Devrimciler hücrelere hapsolmuştur, ama bireyci hapsolmuşluğu parçalayarak devrimci olmuştur. Tek başına bir hücrede olsa bile yalnızca kendi kaldığı cezaevlerindekileri değil diğer cezaevlerinde hücrelerde kalan devrimcileri de önemser, bilgi almaya çalışır ve birlikte mücadele verirler.

Fabrikalarda bireyciliği kıran işçilerde korku ve güvensizlik de yok olur. Yanındaki işçi arkadaşının hastalığını, dahası açlığını görmemenin korku ve güvensizlikle alakası olamaz. Kendi bencil dünyasına hapsolmuşluk nedeniyle insan olmaktan bile uzaklaşmaktadır. Bu yüzden piknikte bir ekmeği bile paylaşmak, bu rezil hapishaneyi parçalamaya yönelik bir darbe olmaktadır.

Açlıkta, hastalıkta yalnız olmadığını gören bir işçi hakları için mücadele verirken de dostlarını yalnız bırakmaz. Elbette bu gelişim bugünden yarına gerçekleşecek bir şey değildir. Süreç içerisinde artık toplumsallaşmış yoz kültürü en azından kendi dünyalarında yıkmayı başarmakla gerçekleşebilecektir. Bu yüzden yine söyleşide geçen dostluk kavramının üzerinde durmak gerekiyor. İşyerinde dostluklar edinmek, sistemin yoz kültürüne karşı mücadele etmek ve onu yenmek demektir. Dostlarımızla ekmeğimizi paylaştığımız gibi haklarımız için mücadeleyi de paylaşırız. Bu, insan olmanın gereğini yerine getirmek kadar olağan bir durumdur.

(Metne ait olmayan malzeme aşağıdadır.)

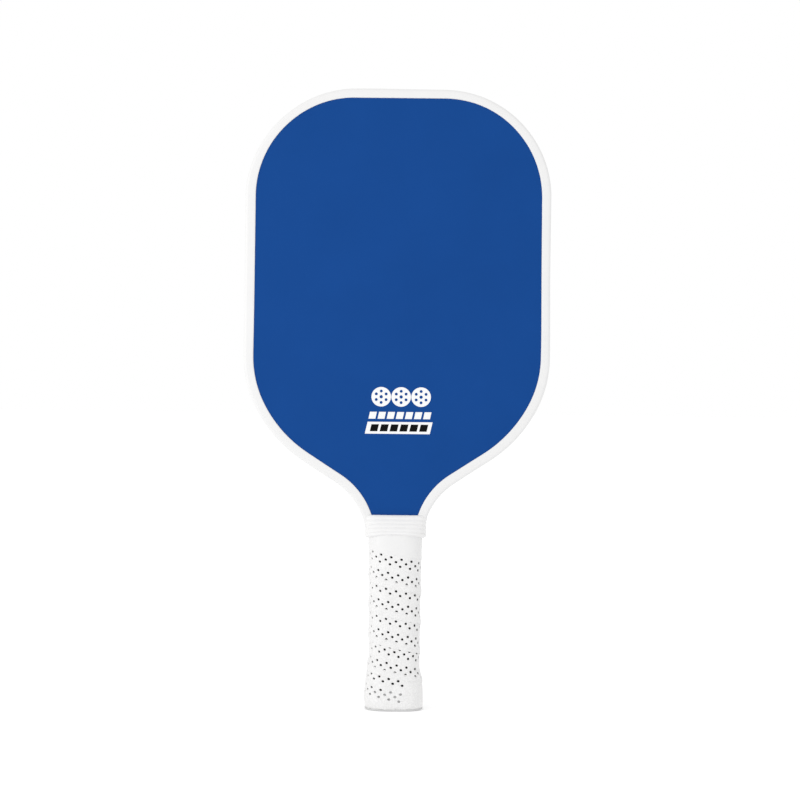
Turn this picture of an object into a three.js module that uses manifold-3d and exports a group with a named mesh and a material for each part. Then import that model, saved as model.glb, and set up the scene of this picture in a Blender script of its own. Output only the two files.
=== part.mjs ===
// Pickleball paddle: a honeycomb-cored blade in a plastic edge guard, on a tape-wrapped handle.
// Millimetres. The paddle stands on its butt: +Z runs up its length, -Y is its printed front and
// X is its width. The origin is the middle of the butt's flat end.
import * as THREE from "three";
import { mergeVertices } from "three/addons/utils/BufferGeometryUtils.js";
import Module from "manifold-3d";

const wasm = await Module();
wasm.setup();

// --- Driving dimensions -------------------------------------------------------------------------

const PADDLE_LENGTH = 406.4;
const BLADE_HALF_WIDTH = 99.7;

// The blade's outline, over the guard. Headings are degrees from straight down.
const CORNER_RADIUS = 70.7;
const SHOULDER_START_Z = 231.3;
const SHOULDER_RADIUS = 73.8;
const SHOULDER_HEADING = 27.5;
const FLANK_RADIUS = 90.2;
const FLANK_HEADING = 57.2;
const FLANK_STRAIGHT = 25.9;
const NECK_RADIUS = 43.7;
const ARC_STEP = 7.5;

// Layers of the blade, from the middle outwards. Eighths of a millimetre keep the faces exact.
const CORE_HALF_THICKNESS = 6.5;
const FILM_THICKNESS = 0.125;
const SHEET_THICKNESS = 0.5;
const LIP_THICKNESS = 1;

// Edge guard: a channel whose lips reach over the faces.
const GUARD_WALL = 1.5;
const GUARD_GLUE_GAP = 0.25;
const GUARD_LIP = 5.9;
const GUARD_ROUNDING = 1.25;
const GUARD_END_Z = 119;

// Honeycomb core.
const CELL_PITCH = 22;
const CELL_WALL = 3;
const CORE_RIM = 4;

// Tongue: the narrow end of the blade that runs down inside the handle.
const TONGUE_HALF_WIDTH = 12.5;
const TONGUE_END_Z = 6;

// The clear middle of each face sheet, a face of its own.
const MIDDLE_HALF_WIDTH = 60;
const MIDDLE_LOW_Z = 200;
const MIDDLE_HIGH_Z = 360;

// Handle. Its section is a rounded oblong, given by its half width.
const HANDLE_DEPTH_RATIO = 0.84;
const HANDLE_SQUARENESS = 2.8;
const SECTION_SEGMENTS = 40;
const SHELL_HALF_WIDTH = 14.8;
const SHELL_START_Z = 4.3;
const SHELL_END_Z = 118;
const RAMP_END_Z = 125.5;
const RAMP_HALF_WIDTH = 12.4;
const RAMP_TIP = 8.25;
const FIT_GAP = 0.25;

// Butt cap.
const CAP_HEIGHT = 21;
const CAP_FLOOR = 4;
const CAP_SKIRT_HALF_WIDTH = 17.2;
const CAP_FLANGE_HALF_WIDTH = 19;
const CAP_FLANGE_HEIGHT = 1.25;
const CAP_RIM_THICKNESS = 0.9;
const BADGE_HALF_WIDTH = 11;
const BADGE_THICKNESS = 0.75;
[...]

Sonuç olarak piknikte bireyci kültürü altettik diyemeyiz, ama bu yoz kültüre güçlü bir darbe vurduk. Pikniğin en önemli başarısı da bu.

M. Atak

------------------------------------------------------------------------------------------

Hedefine ulaşan bir piknik!

10 Temmuz günü gerçekleştirdiğimiz tekstil işçileri pikniği amacına ulaştı. Önceden tekstilde çalışmış bir stajyer öğrenci olarak pikniğimizi gayet verimli buldum.

Pikniğimize önce kahvaltı yaparak başladık. Sofra kuruldu ve herkes birarada kahvaltı yaptı. Sonra bir arkadaşımız açılış konuşması yaptı. Şiirle etkinliğimize devam ettik. Tecrübeli bir arkadaşımız yaşadıkları üzerinden bize tekstil işçilerinin karşılaştığı zorlukları anlattı. Sektörün örgütsüz tablosu üzerinden bilgi verdi. Sonra Şahintepe İşçi Kültür Evi müzik grubu, tiyatro ve şiirlerle etkinliğimiz devam etti. Akşam üzeri hep birlikte toplanarak yaşadığımız sorunları tartıştığımız bir sohbet ortamı yarattık. Piknikte tekstil işçilerinin sorunları ve çözüm yollarını anlatan konuşmalar oldukça anlamlıydı. Sonuç olarak pikniğimiz hedefine ulaştı.

Stajyer bir öğrenci

-------------------------------------------------------------------------------------------

Kampanyamızı etkinlikle sonlandırdık...

“Yoksulluğa mahkum, yozlaşmaya teslim olmayacağız!”

İşçi Kültür Evleri olarak 21 Mayıs'ta başlattığımız “Yoksulluğa mahkum, yozlaşmaya teslim olmayacağız!” kampanyasını, Şahintepesi İKE'de 2 Temmuz akşamı yaptığımız bir etkinlikle sonlandırdık. Ancak sonlandırdığımız sadece kampanyamızdı, yoksulluk ve yozlaşma sürdüğü sürece bu şiar dün olduğu gibi yarın da temel politikalarımızdan biri olacak.

Etkinliğe kısa bir açılış konuşmasının ardından Mercan şehitleri şahsında, tüm devrim şehitleri için yapılan saygı duruşuyla başladık. Şiarımızı eksen alan bir konuşmanın ardından, Şahintepesi İKE'den bir dostumuz şiir okudu. Şiir 2 Temmuz'da katledilen sanatçı ve aydınlar için yazılmıştı. Şiirin sonunda dostumuzun 2 Temmuz'da ölenlere ilişkin sözleri kısa ama etkileyiciydi.

Şahintepesi İKE müzik grubu, etkinlikte ilk kez sahneye çıkmasına rağmen, ilgiyle izlendi. Ardından tiyatro grubu “Sevim Taşan Benim” isimli oyunu sahneledi. Oyun ilgi ve beğeniyle izlendi. Son olarak Grup Eksen türkü ve marşlarıyla sahnede yerini aldı.